アメリカでは州立大学の場合、一般的に年間で9000$が授業料として必要になります。州外出身者の場合は約三倍程度となります。

私立大学の場合、36000$と言われており、公私の格差は四倍となっています。

1$120円で換算しても年間100万円以上、私立大学の場合400万円以上となれば、一般家庭の生徒は公的補助無しには大学へ行くことはほとんどできないということになります。

一方で日本の場合、国立大学は年間60万円、私立文系の場合100万円、理系でも120万円程度と言われています。

公私格差は2倍弱、しかも決して非現実的な金額ではありません。

日本の私立大学の場合、その運営や研究に対してかなりの国庫補助が行われており、実質的には国立と言ってもおかしくない金額が投入されています。

このことに関する是非はもちろん存在しますが、アメリカにおける公立大学の役割のある程度を日本では私立大学がまかなっているとも考えられるのです。

欧州との比較

欧州の場合は、大学自体が無料である場合があり、その点では日本では私的負担が多いという言い方は間違いではないでしょう。

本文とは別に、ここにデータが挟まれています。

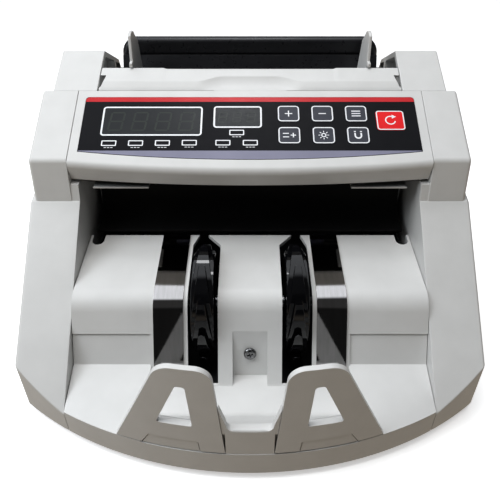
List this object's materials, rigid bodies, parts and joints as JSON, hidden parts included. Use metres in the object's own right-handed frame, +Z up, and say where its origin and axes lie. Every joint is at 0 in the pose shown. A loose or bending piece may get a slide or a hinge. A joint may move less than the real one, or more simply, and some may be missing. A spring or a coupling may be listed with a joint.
{
  "type": "banknote counting machine",
  "caption": "Desktop banknote counting machine: sloped control panel, rear hopper with sliding guides, stacker wheels in front and a pocket with open prongs.",
  "frame": {"origin": "centre of the overall box at the bottom of the feet", "axes": "+X to the user's right, +Y from the stacker prongs at the front to the rear cover, +Z up"},
  "size_m": [0.29, 0.262, 0.1974],
  "materials": {
    "casing": "satin, fine moulded texture",
    "base": "matt",
    "rubber": "matt",
    "foil": "printed film, satin",
    "key": "printed film over a dome",
    "key_red": "printed film over a dome",
    "display": "tinted window",
    "board": "solder mask",
    "bright_steel": "polished",
    "zinc": "zinc plated",
    "black_plastic": "satin",
    "gloss_black": "gloss",
    "roller_rubber": "ground rubber",
    "lamp": "tube glass",
    "screw": "black oxide"
  },
  "bodies": {
    "chassis": {"base_plate": "base", "foot_front_left": "rubber", "foot_front_right": "rubber", "foot_rear_left": "rubber", "foot_rear_right": "rubber", "control_head": "casing", "panel_membrane": "foil", "count_display": "display", "batch_display": "display", "control_board": "board", "stacker_housing": "casing", "guide_strip_left": "bright_steel", "guide_strip_right": "bright_steel", "housing_screw": "screw", "rear_cover": "casing", "power_inlet": "black_plastic", "hopper_front_wall": "casing", "hopper_plate": "black_plastic", "guide_rod": "bright_steel", "main_motor": "zinc", "feed_belt": "rubber", "stacker_belt": "rubber", "note_chute": "black_plastic", "separator_roller": "roller_rubber", "separator_bracket": "zinc", "uv_lamp": "lamp", "magnetic_head": "zinc", "main_board": "board", "transformer": "zinc", "side_cover_left": "casing", "side_cover_right": "casing", "stacker_prong_left": "casing", "stacker_prong_right": "casing", "side_frame_left": "zinc", "side_frame_right": "zinc"},
    "stacker_rotor": {"stacker_shaft": "bright_steel", "stacker_wheel_left": "gloss_black", "stacker_wheel_right": "gloss_black"},
    "pickup_rotor": {"pickup_shaft": "bright_steel", "pickup_roller_left": "roller_rubber", "pickup_roller_right": "roller_rubber"},
    "feed_rotor": {"feed_shaft": "bright_steel", "feed_roller_left": "roller_rubber", "feed_roller_right": "roller_rubber"},
    "transport_rotor": {"transport_shaft": "bright_steel", "transport_roller_left": "roller_rubber", "transport_roller_right": "roller_rubber"},
    "motor_rotor": {"motor_pulley": "bright_steel"},
    "gap_knob": {"gap_adjust_knob": "black_plastic"},
    "power_switch": {"power_rocker": "black_plastic"},
    "guide_left": {"hopper_guide_left": "casing"},
    "guide_right": {"hopper_guide_right": "casing"},
    "handle": {"carry_handle": "black_plastic"},
    "key_plus": {"key_plus": "key"},
    "key_minus": {"key_minus": "key"},
    "key_batch": {"key_batch": "key"},
    "key_add": {"key_add": "key"},
    "key_uv_check": {"key_uv_check": "key"},
    "key_magnetic_check": {"key_magnetic_check": "key"},
    "key_restart": {"key_restart": "key_red"}
  },
  "joints": [
    {"name": "stacker_spin", "type": "hinge", "parent": "chassis", "child": "stacker_rotor", "pos_m": [0, -0.0343, 0.052], "axis": [1, 0, 0], "continuous": true},
    {"name": "pickup_spin", "type": "hinge", "parent": "chassis", "child": "pickup_rotor", "pos_m": [0, 0.095, 0.1375], "axis": [1, 0, 0], "continuous": true},
    {"name": "feed_spin", "type": "hinge", "parent": "chassis", "child": "feed_rotor", "pos_m": [0, 0.067, 0.121], "axis": [1, 0, 0], "continuous": true},
    {"name": "transport_spin", "type": "hinge", "parent": "chassis", "child": "transport_rotor", "pos_m": [0, 0.047, 0.099], "axis": [1, 0, 0], "continuous": true},
    {"name": "motor_spin", "type": "hinge", "parent": "chassis", "child": "motor_rotor", "pos_m": [0, 0.084, 0.045], "axis": [1, 0, 0], "continuous": true},
    {"name": "gap_knob_turn", "type": "hinge", "parent": "chassis", "child": "gap_knob", "pos_m": [0, 0.123, 0.155], "axis": [0, 0, 1], "range_deg": [-180, 180]},
    {"name": "power_rocker_tilt", "type": "hinge", "parent": "chassis", "child": "power_switch", "pos_m": [0.0395, 0.124, 0.034], "axis": [-1, 0, 0], "range_deg": [0, 22]},
    {"name": "guide_left_slide", "type": "slide", "parent": "chassis", "child": "guide_left", "axis": [1, 0, 0], "range_m": [-0.008, 0.03]},
    {"name": "guide_right_slide", "type": "slide", "parent": "chassis", "child": "guide_right", "axis": [1, 0, 0], "range_m": [-0.03, 0.008]},
    {"name": "handle_fold", "type": "hinge", "parent": "chassis", "child": "handle", "pos_m": [0, 0.1248, 0.158], "axis": [-1, 0, 0], "range_deg": [0, 90]},
    {"name": "key_plus_press", "type": "slide", "parent": "chassis", "child": "key_plus", "axis": [0, 0.4886, -0.8725], "range_m": [0, 0.0006], "stiffness_N_per_m": 600},
    {"name": "key_minus_press", "type": "slide", "parent": "chassis", "child": "key_minus", "axis": [0, 0.4886, -0.8725], "range_m": [0, 0.0006], "stiffness_N_per_m": 600},
    {"name": "key_batch_press", "type": "slide", "parent": "chassis", "child": "key_batch", "axis": [0, 0.4886, -0.8725], "range_m": [0, 0.0006], "stiffness_N_per_m": 600},
    {"name": "key_add_press", "type": "slide", "parent": "chassis", "child": "key_add", "axis": [0, 0.4886, -0.8725], "range_m": [0, 0.0006], "stiffness_N_per_m": 600},
    {"name": "key_uv_check_press", "type": "slide", "parent": "chassis", "child": "key_uv_check", "axis": [0, 0.4886, -0.8725], "range_m": [0, 0.0006], "stiffness_N_per_m": 600},
    {"name": "key_magnetic_check_press", "type": "slide", "parent": "chassis", "child": "key_magnetic_check", "axis": [0, 0.4886, -0.8725], "range_m": [0, 0.0006], "stiffness_N_per_m": 600},
    {"name": "key_restart_press", "type": "slide", "parent": "chassis", "child": "key_restart", "axis": [0, 0.4886, -0.8725], "range_m": [0, 0.0006], "stiffness_N_per_m": 600}
  ],
  "couplings": [
    {"joint": "motor_spin", "follows": "stacker_spin", "ratio": 2},
    {"joint": "transport_spin", "follows": "stacker_spin", "ratio": 2},
    {"joint": "feed_spin", "follows": "stacker_spin", "ratio": 1.5},
    {"joint": "pickup_spin", "follows": "stacker_spin", "ratio": 2.25},
    {"joint": "guide_right_slide", "follows": "guide_left_slide", "ratio": -1}
  ]
}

しかし、北欧を中心に高福祉国家の場合は税率が高く、また財産に関する個人の自由の裁量が大きく制限されているため、個人的には比較すること自体が無意味であるように感じます。

また大学進学に関しても、10代前半で決めた進学ルートに乗らないと大学へ進学するのが難しいなど、エリートと非エリートを極端に差別化した制度であるために維持が可能となっている側面もあります。

もちろん、日本における奨学金制度の充実や、貸与ではなく給付を充実すべきであるという意見には賛成します。

とはいえ、大学の社会的意義や存在価値自体が北欧諸国とでは認識が異なりすぎるため議論が成立せず、日本にそうしたモデルを持ち込むこと自体が国家観の差異を無視した乱暴な議論にしかなり得ないのではないかと思います。

高等教育を広く遍く行う時代

個人的には、AIやICT機器の発達により人間の関わる必要のある分野は減少し、間違いなく人間のやることが減少する未来が訪れるのではないかと考えています。

そんな時代において人間のやることは学問ぐらいしかありません。これは古代ギリシャに学ぶまでもなく、暇な人間の行き着く先であり、人類の業のようなものでしょう。

そうであれば、高等教育をより広く、社会全体に遍く普及させることは決して誤った施策ではないと思います。

私立大学を減らす方向の議論ではなく、奨学金や大学の学びの充実に話が向くことを期待したいところです。